ML: What I love most about the art of SHRAPNEL is how against the grain it is to your sci-fi expectations. It is loose and emotive when you normally want to geek out on the cool future details of the world you’re invited into. Like a lot of things about Shrapnel, it is counter-expectation.NS: We’ve been fortunate to have fantastic artists working on the series, and Mark’s right when he talks about the emotional pull of the images, how they go against expectation. There’s an almost painterly quality here—more than just pleasing to the eye—it adds subtlety to the overall work, lending a quiet, intangible power to the events taking place.
BUG: For Mr. Sagan: It appears you’re following in your father’s footsteps with this sci fi opus. What influences have you taken from your father’s works?
NS: The suggestion that I’m following in my father’s footsteps is a kind one, and I hope on some level it’s true. He was a gifted astronomer, a tremendous force for humanism, and peerless at inspiring people to a deep appreciation of science and a sense of wonder about the cosmos. As a writer, my primary goal is simply to tell a good story, but one of the great things about science fiction is the opportunity it gives us to explore the questions that are of most importance to humanity, the kind my dad would often raise. I remember so many conversations with him about the future of the species, whether we’re on the path to a technological paradise beyond our most optimistic imaginings, or more likely to put that technology to our worst, most self-destructive instincts. Will we someday live on other worlds? SHRAPNEL envisions a future where some of us have successfully made a home beyond the shores of Earth, and yet the struggle against the selfish, darker, more short-sighted aspects of our nature remains a part of who we are.ML: FYI, I worked with Nick Sagan for 3 months before someone else told he his dad was Carl Sagan. Nick is a tour-de-force in his own right. He has a volcanic imagination that is thrilling to work with. The stuff just spews from him!
BUG: The release of other Radical properties is often accompanied by an announcement of a planned motion picture with a director attached. Any similar plans for SHRAPNEL? C’mon, this is Ain’t It Cool News, we’re all about this stuff…
ML: Fingers crossed, but honestly we didn’t create this trilogy to be a storyboard for a movie. This is my first comic. Where I’m normally all about reigning in everyone’s expectations – “that’s too hard” “that will be too expensive to make” – as a game designer, comics are wonderfully liberating. If you can imagine it, all you have to do is draw it. It’s been a creative reboot for me as a designer. Me likey.NS: Naturally, we’d love to make that kind of announcement somewhere down the road, but it’s not the main focus now. We’re dedicated to SHRAPNEL as a comic/graphic novel. It’s an ideal format for our story, and it’s freeing not to have to worry how a scene we like might have to be cut because we don’t have the money in the production budget for it. Instead, if it can be drawn, it can be done.

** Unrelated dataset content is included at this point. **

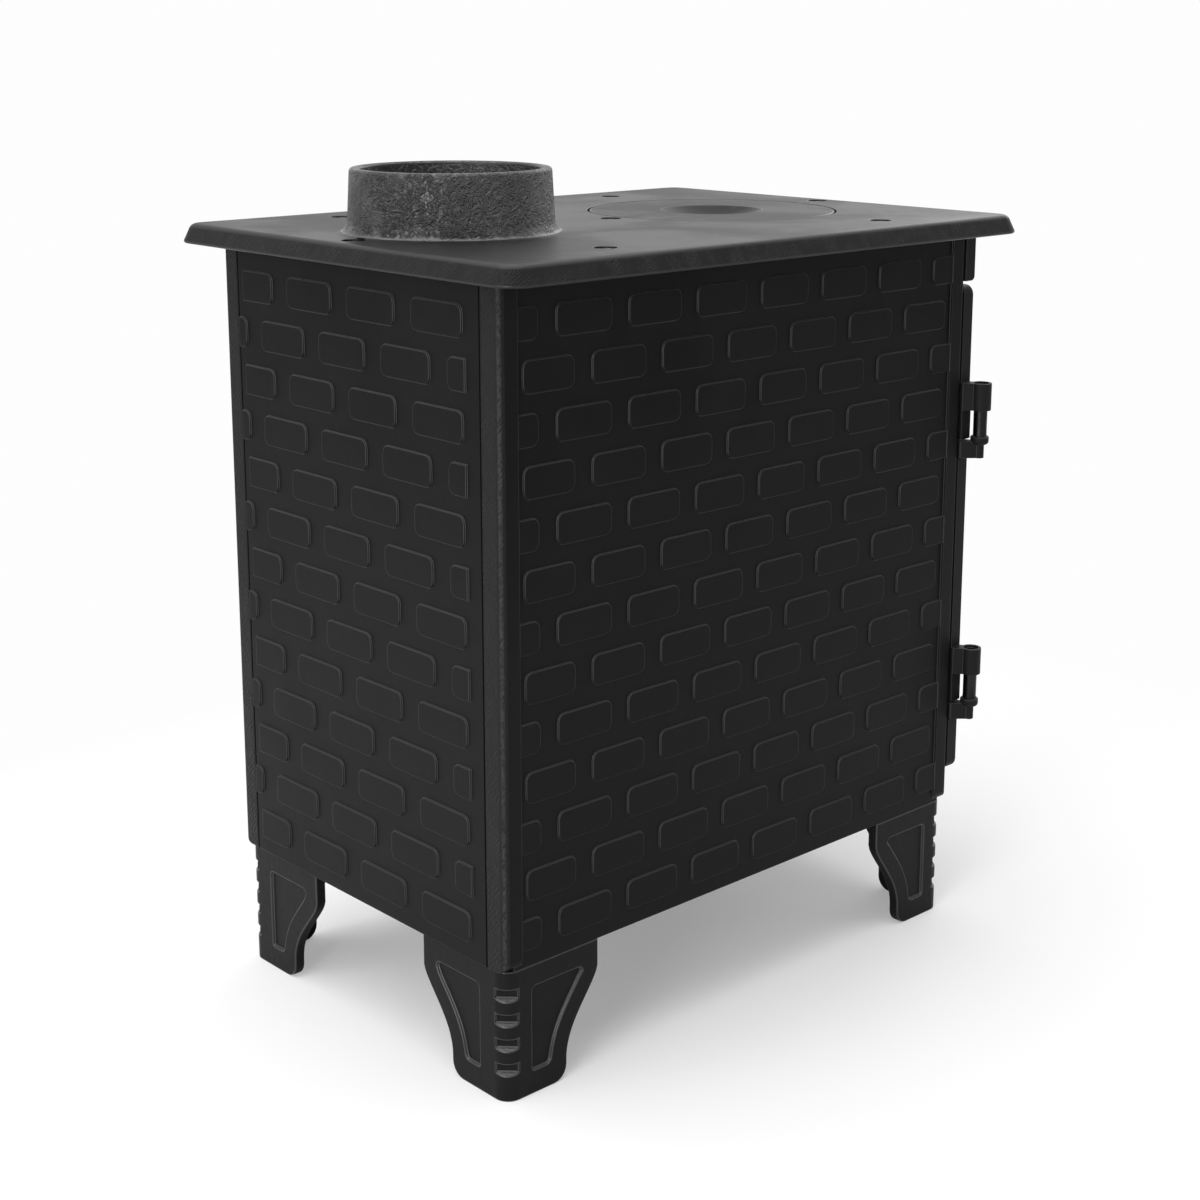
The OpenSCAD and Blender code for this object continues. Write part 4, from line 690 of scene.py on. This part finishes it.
disc_iron = cast_iron("disc_iron", base=0.011, rough=0.45, shine=0.2, dimple_depth=1.3)
dress("air_disc", disc_iron, front_edge)
soften("air_disc", 0.5*mm)
dress("air_screw", plated_steel)
soften("air_screw", 0.25*mm)

# ---------------------------------------------------------------- window
# Clear ceramic glass, slightly amber, smoked at its edges. Four pressed steel
# clips and four screws hold it in a pocket behind the door.

window_x = 90*mm                       # half the window's width
window_z = (294*mm, 490*mm)            # its lower and upper edge
smoke_in = 34*mm                       # how far the smoke reaches from an edge
clear_glass = (0.93, 0.88, 0.80)
smoked_glass = (0.34, 0.24, 0.14)

window_glass, tree, skin = new_material("window_glass")
skin.inputs["Transmission Weight"].default_value = 1.0
skin.inputs["IOR"].default_value = 1.5
place = place_of(tree)
x, _, z = axes_of(tree, place)
past_x = math_node(tree, "SUBTRACT", math_node(tree, "ABSOLUTE", x), window_x - smoke_in)
past_z = math_node(tree, "ABSOLUTE", math_node(tree, "SUBTRACT", z, sum(window_z)/2))
past_z = math_node(tree, "SUBTRACT", past_z, (window_z[1] - window_z[0])/2 - smoke_in)
wisps = math_node(tree, "SUBTRACT", noise(tree, place, 28, 5, 0.6, 0.8), 0.5)
past = math_node(tree, "ADD", math_node(tree, "MAXIMUM", past_x, past_z),
                 math_node(tree, "MULTIPLY", wisps, 0.05))
smoked = steps_between(tree, past, 0.0, smoke_in*1.3)
tree.links.new(blend_colours(tree, smoked, clear_glass, smoked_glass),
               skin.inputs["Base Color"])
tree.links.new(steps_between(tree, smoked, 0, 1, 0.02, 0.38), skin.inputs["Roughness"])
add_bump(tree, noise(tree, place, 30, 2), 0.00003)
dress("door_glass", window_glass)
soften("door_glass", 0.4*mm)

clip_steel = steel("clip_steel", base=0.30, rough=0.45, brush=1.4)
for name, width in (("glass_clips", 0.3*mm), ("clip_screws", 0.25*mm)):
    dress(name, clip_steel)
    soften(name, width)

# ---------------------------------------------------------------- glass gasket
# Flat tape woven from glass fibre, glued round the pocket between the glass
# and the door. Its four strips meet in mitres.

tape_low = (-97*mm, 287*mm)            # middle of the tape, x and z
tape_high = (97*mm, 497*mm)
tape_y = (-238.5*mm, -237.5*mm)        # its door side and its glass side
tape_half = 4.9*mm
tape_steps = 16                        # faces from one edge to the other
tape_rib = 1.2*mm                      # from one weft thread to the next
tape_relief = 0.12*mm


def tape_section(along):
    """Points round the tape at a place along it: how far each is across from the middle,
    and its y. The door side's come first, then the glass side's."""
    points = []
    across = [-tape_half + 2*tape_half*i/tape_steps for i in range(tape_steps + 1)]
    for y, inward, row in ((tape_y[0], 1, across), (tape_y[1], -1, across[::-1])):
        for v in row:
            weave = 0.5*math.cos(2*math.pi*along/tape_rib)*math.cos(2*math.pi*v/tape_rib)
            points.append((v, y + inward*tape_relief*(0.5 + inward*weave)))
    return points


def closed_tube(name, rings):
    """A closed band of quads through rings of points, the last ring joined to the first."""
    points = [p for ring in rings for p in ring]
    n = len(rings[0])
    m = len(rings)
    faces = [(i*n + j, i*n + (j + 1) % n, ((i + 1) % m)*n + (j + 1) % n, ((i + 1) % m)*n + j)
             for i in range(m) for j in range(n)]
    mesh = bpy.data.meshes.new(name)
    mesh.from_pydata([tuple(p) for p in points], [], faces)
    mesh.update()
    for face in mesh.polygons:
        face.use_smooth = True
    tube = bpy.data.objects.new(name, mesh)
    scene.collection.objects.link(tube)
    return tube


corners = [(tape_low[0], tape_low[1]), (tape_high[0], tape_low[1]),
           (tape_high[0], tape_high[1]), (tape_low[0], tape_high[1])]
tape_mid = (tape_low[1] + tape_high[1])/2
rings = []
for k in range(4):
    a, b = corners[k], corners[(k + 1) % 4]
    length = abs(b[0] - a[0]) + abs(b[1] - a[1])
    steps = int(length/(tape_rib/4))
    for i in range(steps):
        share = i/steps
        ring = []
        for v, y in tape_section(share*length):
            # Each point lies on a rectangle that is |v| outside the tape's middle, so
            # the tape's inner half lies on its outer half.
            (x0, z0), (x1, z1) = [(x + math.copysign(v, x), z + math.copysign(v, z - tape_mid))
                                  for x, z in (a, b)]
            ring.append((x0 + share*(x1 - x0), y, z0 + share*(z1 - z0)))
        rings.append(ring)
tape = closed_tube("gasket_tape", rings)

fibre_dark = (0.17, 0.165, 0.155)
fibre_pale = (0.36, 0.35, 0.325)
fibre_grime = (0.10, 0.095, 0.09)
glass_fibre, tree, skin = new_material("glass_fibre")
skin.inputs["Sheen Weight"].default_value = 0.25
skin.inputs["Specular IOR Level"].default_value = 0.25
place = place_of(tree)
threads = noise(tree, place, 2200, 3, 0.6)
handled = steps_between(tree, noise(tree, place, 35, 4), 0.4, 0.7)
tree.links.new(blend_colours(tree, threads, fibre_dark, fibre_pale), skin.inputs["Base Color"])
paint_over(tree, math_node(tree, "MULTIPLY", handled, 0.5), fibre_grime)
tree.links.new(steps_between(tree, threads, 0, 1, 0.8, 0.95), skin.inputs["Roughness"])
add_bump(tree, threads, 0.00012)
tape.data.materials.append(glass_fibre)
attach(tape, "door")
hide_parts("glass_gasket")

# ---------------------------------------------------------------- door rope
# Round rope knitted from glass fibre, a closed loop glued in the groove behind
# the door. The face round the doorway presses it.

rope_low = (-137*mm, 135*mm)           # middle of the rope, x and z
rope_high = (137*mm, 539*mm)
rope_corner = 14*mm
rope_y = -236*mm
rope_r = 3.18*mm                       # a little under the plain solid's 3.2 mm
rope_sides = 24
plaits = 3                             # side by side on half the rope
plait_rate = 0.79/mm                   # radians of a plait's wave for a metre of rope
plait_depth = 0.55*mm
plait_round = 0.7                      # under 1, a plait's back is broader than its valley
ring_step = 0.65*mm


def rounded_loop(low, high, corner, step):
    """Points round a rectangle with rounded corners, each with its outward direction."""
    loop = []
    centres = [(high[0] - corner, high[1] - corner), (low[0] + corner, high[1] - corner),
               (low[0] + corner, low[1] + corner), (high[0] - corner, low[1] + corner)]
    for k, centre in enumerate(centres):
        bend_steps = int(corner*math.pi/2/step)
        for i in range(bend_steps):
            turn = math.pi/2*(k + i/bend_steps)
            out = (math.cos(turn), math.sin(turn))
            loop.append(((centre[0] + corner*out[0], centre[1] + corner*out[1]), out))
        after = centres[(k + 1) % 4]
        turn = math.pi/2*(k + 1)
        out = (math.cos(turn), math.sin(turn))
        run = math.hypot(after[0] - centre[0], after[1] - centre[1])
        run_steps = int(run/step)
        for i in range(run_steps):
            share = i/run_steps
            loop.append(((centre[0] + share*(after[0] - centre[0]) + corner*out[0],
                          centre[1] + share*(after[1] - centre[1]) + corner*out[1]), out))
    return loop


loop = rounded_loop(rope_low, rope_high, rope_corner, ring_step)
waves = round(len(loop)*ring_step*plait_rate/math.pi)    # plait crossings round the loop
rings = []
for i, (at, out) in enumerate(loop):
    along = math.pi*waves*i/len(loop)
    ring = []
    for j in range(rope_sides):
        turn = 2*math.pi*j/rope_sides
        over = abs(math.sin(plaits*turn + along))
        under = abs(math.sin(plaits*turn - along))
        r = rope_r - plait_depth*(1 - max(over, under)**plait_round)
        ring.append((at[0] + out[0]*r*math.cos(turn), rope_y + r*math.sin(turn),
                     at[1] + out[1]*r*math.cos(turn)))
    rings.append(ring)
rope = closed_tube("knitted_rope", rings)
rope.data.materials.append(glass_fibre)
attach(rope, "door")
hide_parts("door_rope")

# ---------------------------------------------------------------- handle
# A cast lever on a spindle through the door, with a turned grip of oiled
# hardwood on its tang. Inside, the latch tongue is held by a nut.

handle_iron = cast_iron("handle_iron", base=0.012, rough=0.40, shine=0.35, grain_size=0.001)
dress("handle_lever", handle_iron, front_edge)
soften("handle_lever", 0.5*mm)
dress("latch_tongue", handle_iron)
soften("latch_tongue", 0.4*mm)
dress("tongue_nut", plated_steel)
soften("tongue_nut", 0.3*mm)

wood_pale = (0.26, 0.135, 0.065)
wood_dark = (0.13, 0.060, 0.028)
wood_pore = (0.05, 0.024, 0.012)
grain_turn = (math.radians(4), math.radians(7), 0)

grip_wood, tree, skin = new_material("grip_wood")
skin.inputs["Specular IOR Level"].default_value = 0.4
skin.inputs["Coat Weight"].default_value = 0.15
skin.inputs["Coat Roughness"].default_value = 0.35
grown = stretched(tree, place_of(tree), (1.0, 1.0, 0.10), grain_turn)
figure = tree.nodes.new("ShaderNodeTexWave")
figure.inputs["Scale"].default_value = 95
figure.inputs["Distortion"].default_value = 5.0
figure.inputs["Detail"].default_value = 3.0
tree.links.new(grown, figure.inputs["Vector"])
rings_of_growth = figure.outputs["Fac"]
pores = steps_between(tree, noise(tree, grown, 2600, 2), 0.56, 0.68)
tree.links.new(blend_colours(tree, rings_of_growth, wood_dark, wood_pale),
               skin.inputs["Base Color"])
paint_over(tree, math_node(tree, "MULTIPLY", pores, 0.6), wood_pore)
tree.links.new(steps_between(tree, rings_of_growth, 0, 1, 0.36, 0.5), skin.inputs["Roughness"])
add_bump(tree, math_node(tree, "SUBTRACT", math_node(tree, "MULTIPLY", rings_of_growth, 0.4),
                         pores), 0.00008)
dress("handle_grip", grip_wood)
soften("handle_grip", 0.4*mm)

# ---------------------------------------------------------------- latch catch
# A small casting inside the doorway's edge that the tongue turns behind, held
# by two screws.

dress("latch_catch", handle_iron)
soften("latch_catch", 0.4*mm)
dress("catch_screws", plated_steel)
soften("catch_screws", 0.2*mm)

BUG: What’s in store for the soldiers in SHRAPNEL and for the readers in the coming months?
ML: Trust me when I say this – the first series is only a hint of where the characters are going. Underneath, this is a Greek tragedy in every sense. There will be blood and tears that burn.NS: And giant robots. Don’t forget them.
BUG: Thanks for taking the time to answer these questions.
ML: You are more than welcome! Honestly, this is thrill for me. As a game geek, I bow down to the god that is Ain’tItCool!NS: It’s been a pleasure, thanks.